Outro calo das organizações sociais, a liberalização financeira, também foi considerado um fator preocupante por Ricupero. Segundo ele, não houve mudança neste campo nos últimos anos, e o sistema adotado globalmente pelas instituições multilaterais não foi capaz de impedir crises agudas como a argentina. Quanto à liberalização financeira, afirma o embaixador, são necessárias muita prudência e cautela, já que não existem mecanismos internacionais de socorro dos países que despencam repentinamente num buraco negro. Sobretudo, há que se tomar cuidado com a entrada de capital especulativo de curto prazo, porque sair do redemoinho criado por este tipo de aplicação “é como pedir demissão da máfia por carta, é penoso demais”.

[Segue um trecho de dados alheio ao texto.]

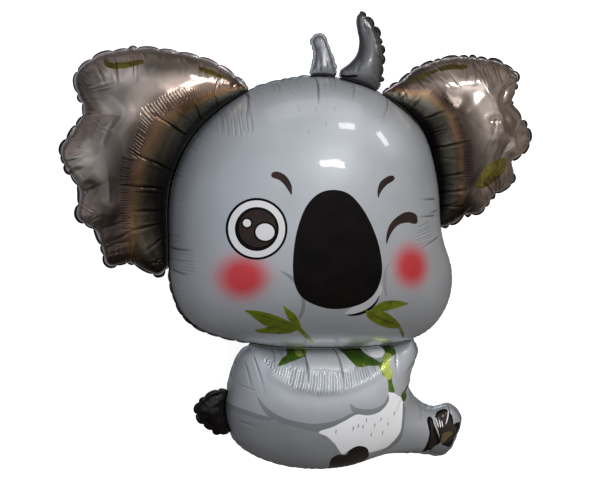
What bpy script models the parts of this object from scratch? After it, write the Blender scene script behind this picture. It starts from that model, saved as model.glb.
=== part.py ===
# A koala-shaped foil balloon, filled, sealed and lying on its back.
# Two sheets of film are welded along the outline and along the lines between the
# head, the ears, the two tufts of hair, the body and the tail.
# The face looks up (+Z), the top of the head points to +Y, the viewer's right is +X.
import math

import bpy
import numpy as np
from mathutils.geometry import delaunay_2d_cdt

# Driving sizes in metres.
HEAD_WIDTH = 0.406
WELD_WIDTH = 0.005
WELD_THICKNESS = 0.0012
REST_CUT = 0.003

# Half the thickness of a chamber over the square root of its inflation value.
FULLNESS = 1.27

# How far the seams of the ears, the body and the tail fall away behind the seam of
# the head, as a slope outward from the head.
EAR_SLOPE = 0.18
BODY_SLOPE = 0.33

# Height on the pattern below which the film belongs to the body, and the slope of the
# steepest tip toward the feet that is tried.
NECK_LINE = -0.4 * HEAD_WIDTH
STEEPEST_TIP = 0.5

# Spacing of the points along the welds, over the rounded faces, and the steps inward
# from each weld where the film rises steeply.
WELD_STEP = 0.0125
FACE_STEP = 0.019
RIM_STEPS = (0.0025, 0.008, 0.018)

# A drawn curve is first sampled this often between two points, and a weld is first
# drawn this much finer than WELD_STEP.
CURVE_SAMPLES = 16
FINER = 6

# A moved point is kept where it keeps this share of its distance, from the weld inward
# and outward, and of the spacing to the points already placed.
INWARD_SHARE = 0.93
OUTWARD_SHARE = 0.9
SPACING_SHARE = 0.55

# Points nearer to a weld than this share of WELD_STEP are held on it.
ON_WELD_SHARE = 0.001

# Outlines of the chambers as thousandths of the head's width, from the centre of the
# head. A smooth curve runs through the points.
HEAD = (
    (517, -232), (466, -80), (450, 98), (394, 270), (254, 388), (122, 437), (-5, 448),
    (-212, 400), (-382, 276), (-472, 110), (-487, -86), (-473, -282), (-387, -397),
    (-170, -463), (0, -480), (222, -489), (400, -463), (496, -366),
)
# The other chambers run from the head's edge round and back to it, and close along
# the head.
LEFT_EAR = (
    (-216, 409), (-310, 482), (-406, 517), (-554, 538), (-682, 519), (-761, 470),
    (-773, 421), (-746, 339), (-788, 273), (-826, 204), (-804, 143), (-768, 74),
    (-777, -8), (-722, -54), (-701, -118), (-684, -168), (-616, -161), (-537, -200),
    (-500, -180),
)
RIGHT_EAR = (
    (483, -72), (539, -58), (581, -31), (650, -26), (697, 30), (742, 49), (781, 76),
    (770, 145), (834, 190), (851, 241), (809, 305), (770, 365), (797, 446), (756, 487),
    (655, 509), (530, 514), (406, 479), (328, 427), (266, 396),
)
LEFT_TUFT = (
    (88, 475), (80, 507), (66, 550), (53, 584), (34, 590), (16, 572), (24, 537),
    (18, 495), (2, 458),
)
RIGHT_TUFT = (
    (250, 433), (256, 475), (262, 514), (260, 559), (246, 600), (226, 637), (200, 662),
    (181, 655), (179, 618), (186, 571), (174, 527), (146, 495), (112, 473),
)
BODY = (
    (-214, -473), (-248, -510), (-272, -603), (-282, -714), (-252, -818), (-172, -899),
    (-49, -957), (79, -983), (185, -980), (308, -946), (421, -948), (507, -963),
    (573, -979), (608, -951), (632, -862), (621, -816), (571, -773), (503, -776),
    (439, -744), (393, -693), (380, -645), (394, -579), (402, -530), (387, -498),
)
TAIL = (
    (-292, -639), (-335, -652), (-365, -676), (-384, -709), (-368, -753), (-335, -780),
    (-305, -805), (-268, -808),
)


def smooth(points, closed, step):
    """Points about step apart on a smooth curve through the given ones."""
    points = np.array(points, float) * HEAD_WIDTH / 1000
    count = len(points)
    spans = count if closed else count - 1
    curve = []
    for i in range(spans):
        if closed:
            before, start, end, after = (points[(i + k) % count] for k in (-1, 0, 1, 2))
        else:
            before = points[max(i - 1, 0)]
            start, end = points[i], points[i + 1]
            after = points[min(i + 2, count - 1)]
        for t in np.linspace(0, 1, CURVE_SAMPLES, endpoint=False):
            curve.append(0.5 * (
                2 * start + (end - before) * t
                + (2 * before - 5 * start + 4 * end - after) * t ** 2
                + (3 * start - before - 3 * end + after) * t ** 3
            ))
    if not closed:
        curve.append(points[-1])
    return evenly(np.array(curve), closed, step)


def evenly(curve, closed, step):
    """The same curve with its points evenly spaced, about step apart."""
    if closed:
        curve = np.vstack([curve, curve[:1]])
    gone = np.concatenate([[0], np.cumsum(np.hypot(*np.diff(curve, axis=0).T))])
    count = max(3, round(gone[-1] / step))
    at = np.linspace(0, gone[-1], count + 1)
    if closed:
        at = at[:-1]
    return np.stack([np.interp(at, gone, curve[:, k]) for k in (0, 1)], axis=1)


def offset(loop, distance):
    """The closed loop moved outward by distance; a negative one moves it inward."""
    along = np.roll(loop, -1, axis=0) - np.roll(loop, 1, axis=0)
    along /= np.hypot(*along.T)[:, None]
    return loop + distance * np.stack([along[:, 1], -along[:, 0]], axis=1)


def is_inside(points, loop):
    inside = np.zeros(len(points), bool)
    x, y = points.T
    for (ax, ay), (bx, by) in zip(loop, np.roll(loop, -1, axis=0)):
        if ay != by:
            crossing = (ay > y) != (by > y)
            inside ^= crossing & (x < ax + (y - ay) * (bx - ax) / (by - ay))
    return inside


def distance_to(points, loop):
    nearest = np.full(len(points), np.inf)
    for start, end in zip(loop, np.roll(loop, -1, axis=0)):
        side = end - start
        t = np.clip((points - start) @ side / (side @ side), 0, 1)
        nearest = np.minimum(nearest, np.hypot(*(points - start - t[:, None] * side).T))
    return nearest


def closed_along(points, neighbour, step):
    """A chamber whose open curve is closed by following its neighbour one weld away."""
    free = smooth(points, False, step)
    edge = offset(neighbour, WELD_WIDTH)
    first = np.hypot(*(edge - free[0]).T).argmin()
    last = np.hypot(*(edge - free[-1]).T).argmin()
    # Back along the neighbour, from where the open curve ends to where it starts.
    back = np.roll(edge[::-1], -(len(edge) - 1 - last), axis=0)
    back = back[: (last - first) % len(edge) + 1]
    ahead = np.roll(edge, -last, axis=0)[: (first - last) % len(edge) + 1]
    root = min((back, ahead), key=len)
    apart = distance_to(free, neighbour) >= WELD_WIDTH
    free = free[apart & ~is_inside(free, neighbour)]
    loop = evenly(np.vstack([free, root]), True, step)
    x, y = loop.T
    area = x @ np.roll(y, -1) - y @ np.roll(x, -1)
    return loop if area > 0 else loop[::-1]


def rim_of(chambers, step):
    """The outer edge of the film, one weld width outside the chambers together."""
    runs = []
    for own in chambers:
        edge = offset(own, WELD_WIDTH)
        free = np.ones(len(edge), bool)
        for other in chambers:
            if other is own:
                continue
            free &= ~is_inside(edge, other)
            free &= distance_to(edge, other) > WELD_WIDTH
        free &= distance_to(edge, own) > OUTWARD_SHARE * WELD_WIDTH
        starts = np.flatnonzero(free & ~np.roll(free, 1))
        for start in starts:
            turned = np.roll(np.arange(len(edge)), -start)
            kept = list(free[turned]).index(False)
            runs.append(edge[turned[:kept]])
    loop = runs.pop(0)
    while runs:
        nearest = min(range(len(runs)), key=lambda k: np.hypot(*(runs[k][0] - loop[-1])))
        loop = np.vstack([loop, runs.pop(nearest)])
    return evenly(loop, True, step)


def points_within(loop):
    """Rows of points inside a chamber: rims close to its weld, then an even spread."""
    chosen = []
    last = 0
    for depth in RIM_STEPS:
        row = offset(loop, -depth)
        deep = is_inside(row, loop) & (distance_to(row, loop) > INWARD_SHARE * depth)
        for other in chosen:
            for k, point in enumerate(row):
                gaps = np.hypot(*(other - point).T)
                deep[k] &= gaps.min(initial=np.inf) > SPACING_SHARE * (depth - last)
        chosen.append(row[deep])
        last = depth
    low, high = loop.min(axis=0), loop.max(axis=0)
    rows = np.arange(low[1], high[1], FACE_STEP * math.sqrt(0.75))
    spread = np.array([
        (x + FACE_STEP / 2 * (k % 2), y)
        for k, y in enumerate(rows)
        for x in np.arange(low[0], high[0], FACE_STEP)
    ])
    clear = is_inside(spread, loop)
    clear &= distance_to(spread, loop) > RIM_STEPS[-1] + SPACING_SHARE * FACE_STEP
    return np.vstack(chosen + [spread[clear]])


def inflation(points, triangles, held):
    """Height that a film held flat at some points takes under an even push."""
    count = len(points)
    stiffness = np.zeros((count, count))
    load = np.zeros(count)
    a, b, c = (points[triangles[:, k]] for k in range(3))
    area = 0.5 * ((b - a)[:, 0] * (c - a)[:, 1] - (b - a)[:, 1] * (c - a)[:, 0])
    sides = (c - b, a - c, b - a)
    for i in range(3):
        np.add.at(load, triangles[:, i], area / 3)
        for j in range(3):
            value = (sides[i] * sides[j]).sum(axis=1) / (4 * area)
            np.add.at(stiffness, (triangles[:, i], triangles[:, j]), value)
    free = np.flatnonzero(~held)
    height = np.zeros(count)
    height[free] = np.linalg.solve(stiffness[np.ix_(free, free)], load[free])
    return height


def seam_height(points, head, body_side):
    """The seam's own height: flat across the head and falling away outside it."""
    outside = np.where(is_inside(points, head), 0, distance_to(points, head))
    return -np.where(body_side, BODY_SLOPE, EAR_SLOPE) * outside


def balloon():
    step = WELD_STEP
    fine = step / FINER
    head = smooth(HEAD, True, fine)
    body = closed_along(BODY, head, fine)
    chambers = [head, body]
    chambers += [closed_along(c, head, fine) for c in (LEFT_EAR, RIGHT_EAR, RIGHT_TUFT)]
    chambers.append(closed_along(LEFT_TUFT, head, fine))
    chambers.append(closed_along(TAIL, body, fine))
    rim = rim_of(chambers, step)
    loops = [rim] + [evenly(c, True, step) for c in chambers]
    inner = np.vstack([points_within(c) for c in loops[1:]])

    # A flat net of triangles over the whole pattern, with the welds kept as edges.
    points = np.vstack(loops + [inner])
    sides = []
    begin = 0
    for loop in loops:
        at = np.arange(begin, begin + len(loop))
        sides += list(zip(at.tolist(), np.roll(at, -1).tolist()))
        begin += len(loop)
    flat = delaunay_2d_cdt(
        [tuple(p) for p in points], sides, [list(range(len(rim)))], 1, 1e-7)
    points = np.array([tuple(p) for p in flat[0]])
    triangles = np.array([list(f) for f in flat[2]])
    middle = points[triangles].mean(axis=1)
    triangles = triangles[is_inside(middle, rim)]

    held = np.ones(len(points), bool)
    for loop in loops[1:]:
        held[is_inside(points, loop) & (distance_to(points, loop) > ON_WELD_SHARE * WELD_STEP)] = False
    lift = FULLNESS * np.sqrt(np.maximum(inflation(points, triangles, held), 0))

    body_side = points[:, 1] < NECK_LINE
    seam = seam_height(points, loops[1], body_side)
    half = WELD_THICKNESS / 2
    upper = np.column_stack([points, seam + half + lift])
    lower = np.column_stack([points, seam - half - lift])

    # Tip the balloon toward its feet until the backs of the head and the body are level.
    least, most = 0.0, STEEPEST_TIP
    while most - least > 1e-6:
        tip = (least + most) / 2
        level = lower[:, 1] * math.sin(tip) + lower[:, 2] * math.cos(tip)
        on_body = body_side & ~is_inside(points, loops[1])
        if level[on_body].min() < level[~on_body].min():
            most = tip
        else:
            least = tip
    for side in (upper, lower):
        y, z = side[:, 1].copy(), side[:, 2].copy()
        side[:, 1] = y * math.cos(tip) - z * math.sin(tip)
        side[:, 2] = y * math.sin(tip) + z * math.cos(tip)
    drop = lower[:, 2].min() + REST_CUT
    corner = np.vstack([upper, lower])
    centre = (corner.min(axis=0) + corner.max(axis=0)) / 2
    for side in (upper, lower):
        side -= (centre[0], centre[1], drop)
    lower[:, 2] = np.maximum(lower[:, 2], 0)

    # Close the two sheets round the rim.
    edges = {}
    for tri in triangles:
        for k in range(3):
            edges[(tri[k], tri[(k + 1) % 3])] = True
    count = len(points)
    faces = [tuple(int(v) for v in tri) for tri in triangles]
    faces += [tuple(int(v) + count for v in tri[::-1]) for tri in triangles]
    for a, b in edges:
        if (b, a) not in edges:
            faces.append((int(b), int(a), int(a) + count, int(b) + count))
    used = sorted({v for face in faces for v in face})
    number = {v: k for k, v in enumerate(used)}
    both = np.vstack([upper, lower])
    mesh = bpy.data.meshes.new("foil_balloon")
    mesh.from_pydata(
        [tuple(both[v]) for v in used], [], [tuple(number[v] for v in f) for f in faces])
    mesh.update()
    return mesh


def foil(name, colour):
    material = bpy.data.materials.new(name)
    material.use_nodes = True
    shader = material.node_tree.nodes["Principled BSDF"]
    shader.inputs["Base Color"].default_value = (*colour, 1)
    shader.inputs["Metallic"].default_value = 0.9
    shader.inputs["Roughness"].default_value = 0.2
    return material


for old in list(bpy.data.objects):
    bpy.data.objects.remove(old)
piece = bpy.data.objects.new("foil_balloon", balloon())
piece.data.materials.append(foil("grey_foil", (0.3, 0.33, 0.36)))
bpy.context.scene.collection.objects.link(piece)
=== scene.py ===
import math
import random
import bpy
import bmesh
import numpy as np
from mathutils import Matrix, Vector, kdtree
from mathutils.geometry import delaunay_2d_cdt


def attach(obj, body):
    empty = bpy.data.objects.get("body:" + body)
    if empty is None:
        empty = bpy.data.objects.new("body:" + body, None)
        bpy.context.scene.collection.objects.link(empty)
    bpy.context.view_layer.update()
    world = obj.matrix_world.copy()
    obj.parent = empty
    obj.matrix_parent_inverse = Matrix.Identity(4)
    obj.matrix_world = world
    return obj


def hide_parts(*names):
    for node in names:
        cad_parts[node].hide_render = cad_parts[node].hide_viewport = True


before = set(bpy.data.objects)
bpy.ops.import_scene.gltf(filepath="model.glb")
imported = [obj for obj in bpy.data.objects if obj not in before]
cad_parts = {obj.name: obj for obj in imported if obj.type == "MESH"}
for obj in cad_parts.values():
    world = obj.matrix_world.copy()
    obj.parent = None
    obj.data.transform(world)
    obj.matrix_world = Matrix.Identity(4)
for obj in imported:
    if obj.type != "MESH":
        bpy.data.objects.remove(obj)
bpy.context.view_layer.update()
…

Ao termino da audiência, Ricupero deixou o FSC conversando animadamente em francês com o bigodudo dirigente da Via Campesina, José Bové, polêmico adversário das indústrias de transgênicos e do Mac Donalds. No entanto, apesar das claras manifestações de apreciação mutua entre ONGs e o secretário geral da Unctad, os primeiros continuam críticos e descrentes de que as opiniões do segundo se reflitam efetivamente nos resultados da reunião ministerial.